TO BE DONE: Reproduce this listing in full.

COLLECTED DATA:
• • • • • • •

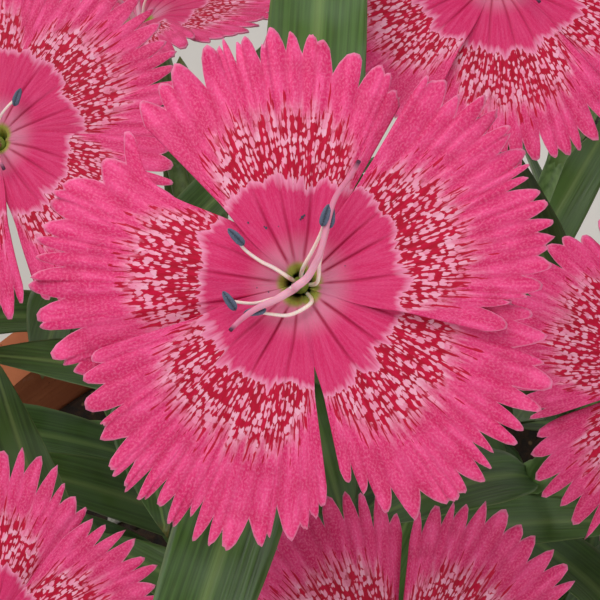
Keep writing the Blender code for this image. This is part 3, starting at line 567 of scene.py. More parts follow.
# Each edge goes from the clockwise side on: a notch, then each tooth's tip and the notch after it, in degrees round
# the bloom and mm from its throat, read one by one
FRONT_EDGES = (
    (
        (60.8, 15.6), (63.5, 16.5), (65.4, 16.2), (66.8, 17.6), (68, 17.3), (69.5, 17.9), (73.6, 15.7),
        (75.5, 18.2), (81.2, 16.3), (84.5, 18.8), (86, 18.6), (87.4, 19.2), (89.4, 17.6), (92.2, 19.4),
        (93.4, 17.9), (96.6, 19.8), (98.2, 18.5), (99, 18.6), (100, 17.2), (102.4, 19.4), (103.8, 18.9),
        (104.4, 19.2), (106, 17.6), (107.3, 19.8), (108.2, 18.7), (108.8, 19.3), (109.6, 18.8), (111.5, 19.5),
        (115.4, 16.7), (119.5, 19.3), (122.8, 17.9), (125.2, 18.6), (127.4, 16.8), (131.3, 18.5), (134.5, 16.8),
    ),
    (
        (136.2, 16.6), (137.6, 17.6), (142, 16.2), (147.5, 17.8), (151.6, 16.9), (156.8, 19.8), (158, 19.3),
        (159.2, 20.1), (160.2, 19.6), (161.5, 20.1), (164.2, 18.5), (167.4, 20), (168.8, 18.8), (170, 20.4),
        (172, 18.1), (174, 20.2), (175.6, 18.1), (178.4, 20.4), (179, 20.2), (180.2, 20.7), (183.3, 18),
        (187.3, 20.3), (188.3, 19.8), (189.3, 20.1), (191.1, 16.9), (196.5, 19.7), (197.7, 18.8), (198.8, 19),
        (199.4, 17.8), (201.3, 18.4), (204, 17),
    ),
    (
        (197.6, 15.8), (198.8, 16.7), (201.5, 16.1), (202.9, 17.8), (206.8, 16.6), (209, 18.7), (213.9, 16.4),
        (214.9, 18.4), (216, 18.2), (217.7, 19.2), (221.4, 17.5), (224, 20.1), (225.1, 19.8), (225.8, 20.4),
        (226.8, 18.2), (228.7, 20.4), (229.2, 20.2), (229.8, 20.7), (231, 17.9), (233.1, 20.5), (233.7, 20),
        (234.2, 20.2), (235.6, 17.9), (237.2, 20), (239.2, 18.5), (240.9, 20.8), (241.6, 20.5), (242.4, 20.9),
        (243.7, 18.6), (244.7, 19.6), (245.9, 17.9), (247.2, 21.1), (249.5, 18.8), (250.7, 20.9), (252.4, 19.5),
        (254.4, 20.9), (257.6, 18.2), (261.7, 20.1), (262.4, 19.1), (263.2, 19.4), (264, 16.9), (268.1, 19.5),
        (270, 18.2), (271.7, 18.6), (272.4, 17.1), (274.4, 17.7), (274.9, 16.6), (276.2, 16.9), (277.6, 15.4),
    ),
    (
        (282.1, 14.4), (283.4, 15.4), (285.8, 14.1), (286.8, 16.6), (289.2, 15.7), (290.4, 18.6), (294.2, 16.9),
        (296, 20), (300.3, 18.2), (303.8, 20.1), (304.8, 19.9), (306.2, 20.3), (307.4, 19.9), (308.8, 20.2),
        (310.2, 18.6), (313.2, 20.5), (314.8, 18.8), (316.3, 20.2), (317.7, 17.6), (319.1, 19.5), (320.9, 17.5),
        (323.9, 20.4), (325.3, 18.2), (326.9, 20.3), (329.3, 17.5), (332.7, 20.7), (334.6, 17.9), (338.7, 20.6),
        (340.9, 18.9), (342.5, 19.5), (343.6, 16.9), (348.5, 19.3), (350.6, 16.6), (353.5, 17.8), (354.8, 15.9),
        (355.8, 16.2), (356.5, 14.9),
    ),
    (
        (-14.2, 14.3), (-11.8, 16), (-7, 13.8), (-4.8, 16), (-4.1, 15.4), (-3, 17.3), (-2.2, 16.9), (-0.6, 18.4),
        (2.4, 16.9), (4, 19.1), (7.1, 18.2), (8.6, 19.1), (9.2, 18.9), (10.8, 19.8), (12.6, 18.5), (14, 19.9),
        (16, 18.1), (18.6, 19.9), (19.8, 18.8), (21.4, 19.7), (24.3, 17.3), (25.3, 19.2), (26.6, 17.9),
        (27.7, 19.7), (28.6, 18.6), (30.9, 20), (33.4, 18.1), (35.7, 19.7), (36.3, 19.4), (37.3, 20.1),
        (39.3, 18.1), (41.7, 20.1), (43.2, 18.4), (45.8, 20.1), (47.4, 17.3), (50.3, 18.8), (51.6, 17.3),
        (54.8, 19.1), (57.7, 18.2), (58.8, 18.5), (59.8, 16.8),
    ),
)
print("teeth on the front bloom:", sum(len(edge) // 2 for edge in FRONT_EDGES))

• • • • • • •

CORRECT OUTPUT:
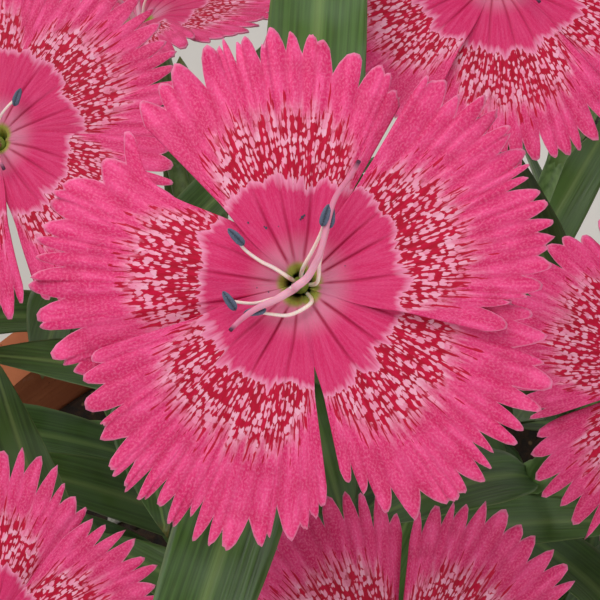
Keep writing the Blender code for this image. This is part 3, starting at line 567 of scene.py. More parts follow.
# Each edge goes from the clockwise side on: a notch, then each tooth's tip and the notch after it, in degrees round
# the bloom and mm from its throat, read one by one
FRONT_EDGES = (
    (
        (60.8, 15.6), (63.5, 16.5), (65.4, 16.2), (66.8, 17.6), (68, 17.3), (69.5, 17.9), (73.6, 15.7),
        (75.5, 18.2), (81.2, 16.3), (84.5, 18.8), (86, 18.6), (87.4, 19.2), (89.4, 17.6), (92.2, 19.4),
        (93.4, 17.9), (96.6, 19.8), (98.2, 18.5), (99, 18.6), (100, 17.2), (102.4, 19.4), (103.8, 18.9),
        (104.4, 19.2), (106, 17.6), (107.3, 19.8), (108.2, 18.7), (108.8, 19.3), (109.6, 18.8), (111.5, 19.5),
        (115.4, 16.7), (119.5, 19.3), (122.8, 17.9), (125.2, 18.6), (127.4, 16.8), (131.3, 18.5), (134.5, 16.8),
    ),
    (
        (136.2, 16.6), (137.6, 17.6), (142, 16.2), (147.5, 17.8), (151.6, 16.9), (156.8, 19.8), (158, 19.3),
        (159.2, 20.1), (160.2, 19.6), (161.5, 20.1), (164.2, 18.5), (167.4, 20), (168.8, 18.8), (170, 20.4),
        (172, 18.1), (174, 20.2), (175.6, 18.1), (178.4, 20.4), (179, 20.2), (180.2, 20.7), (183.3, 18),
        (187.3, 20.3), (188.3, 19.8), (189.3, 20.1), (191.1, 16.9), (196.5, 19.7), (197.7, 18.8), (198.8, 19),
        (199.4, 17.8), (201.3, 18.4), (204, 17),
    ),
    (
        (197.6, 15.8), (198.8, 16.7), (201.5, 16.1), (202.9, 17.8), (206.8, 16.6), (209, 18.7), (213.9, 16.4),
        (214.9, 18.4), (216, 18.2), (217.7, 19.2), (221.4, 17.5), (224, 20.1), (225.1, 19.8), (225.8, 20.4),
        (226.8, 18.2), (228.7, 20.4), (229.2, 20.2), (229.8, 20.7), (231, 17.9), (233.1, 20.5), (233.7, 20),
        (234.2, 20.2), (235.6, 17.9), (237.2, 20), (239.2, 18.5), (240.9, 20.8), (241.6, 20.5), (242.4, 20.9),
        (243.7, 18.6), (244.7, 19.6), (245.9, 17.9), (247.2, 21.1), (249.5, 18.8), (250.7, 20.9), (252.4, 19.5),
        (254.4, 20.9), (257.6, 18.2), (261.7, 20.1), (262.4, 19.1), (263.2, 19.4), (264, 16.9), (268.1, 19.5),
        (270, 18.2), (271.7, 18.6), (272.4, 17.1), (274.4, 17.7), (274.9, 16.6), (276.2, 16.9), (277.6, 15.4),
    ),
    (
        (282.1, 14.4), (283.4, 15.4), (285.8, 14.1), (286.8, 16.6), (289.2, 15.7), (290.4, 18.6), (294.2, 16.9),
        (296, 20), (300.3, 18.2), (303.8, 20.1), (304.8, 19.9), (306.2, 20.3), (307.4, 19.9), (308.8, 20.2),
        (310.2, 18.6), (313.2, 20.5), (314.8, 18.8), (316.3, 20.2), (317.7, 17.6), (319.1, 19.5), (320.9, 17.5),
        (323.9, 20.4), (325.3, 18.2), (326.9, 20.3), (329.3, 17.5), (332.7, 20.7), (334.6, 17.9), (338.7, 20.6),
        (340.9, 18.9), (342.5, 19.5), (343.6, 16.9), (348.5, 19.3), (350.6, 16.6), (353.5, 17.8), (354.8, 15.9),
        (355.8, 16.2), (356.5, 14.9),
    ),
    (
        (-14.2, 14.3), (-11.8, 16), (-7, 13.8), (-4.8, 16), (-4.1, 15.4), (-3, 17.3), (-2.2, 16.9), (-0.6, 18.4),
        (2.4, 16.9), (4, 19.1), (7.1, 18.2), (8.6, 19.1), (9.2, 18.9), (10.8, 19.8), (12.6, 18.5), (14, 19.9),
        (16, 18.1), (18.6, 19.9), (19.8, 18.8), (21.4, 19.7), (24.3, 17.3), (25.3, 19.2), (26.6, 17.9),
        (27.7, 19.7), (28.6, 18.6), (30.9, 20), (33.4, 18.1), (35.7, 19.7), (36.3, 19.4), (37.3, 20.1),
        (39.3, 18.1), (41.7, 20.1), (43.2, 18.4), (45.8, 20.1), (47.4, 17.3), (50.3, 18.8), (51.6, 17.3),
        (54.8, 19.1), (57.7, 18.2), (58.8, 18.5), (59.8, 16.8),
    ),
)
print("teeth on the front bloom:", sum(len(edge) // 2 for edge in FRONT_EDGES))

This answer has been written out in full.